Added Chicago’s Fowler: “I’m sure there’s a segment of the population that will say this is not a good way to spend taxpayer money.”
The ultimate cost to the federal government is a question mark hanging over the program. The Congressional Budget Office estimated in 2010 that more than 2,200 schools would participate by the end of the decade, at a cost of more than $100 million. CBO estimates the entire National School Lunch Program will cost $11.9 billion next fiscal year.
The actual enrollment of the new program has already nearly doubled the 2010 estimate. But the budget fallout is still unclear: In many cases, Washington might not end up paying for that many more free meals than it would otherwise, especially in districts that already had 80 percent or 90 percent of students receiving free or reduced-price lunches.

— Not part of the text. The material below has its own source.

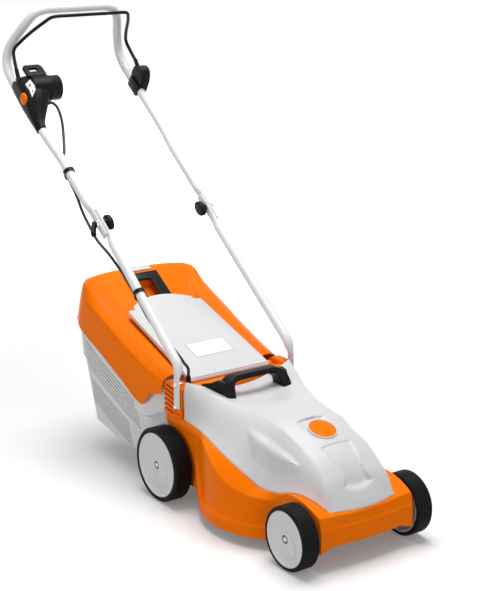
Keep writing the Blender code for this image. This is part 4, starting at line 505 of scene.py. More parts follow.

Still, the program stirred some political blowback locally and in Washington as well. There were scattered reports of school districts hearing testimony from taxpayers against the provision as school boards considered it. And in 2010, it got 153 Republican and four Democratic “no” votes in the U.S. House. It passed by unanimous consent in the Senate.
The potential for ballooning costs could bring more scrutiny to the program in the future, as spending in general — and on the safety net in particular — comes under more scrutiny. A program that’s not based on the need of those it benefits, said Rachel Sheffield of the conservative Heritage Foundation, could be tougher to defend.
“This would just be using money in a way that is not necessarily the most prudent,” she said. “It’s one thing to provide school meals to children who come from low-income homes. It’s another thing to just completely expand a program that’s intended for low-income homes.”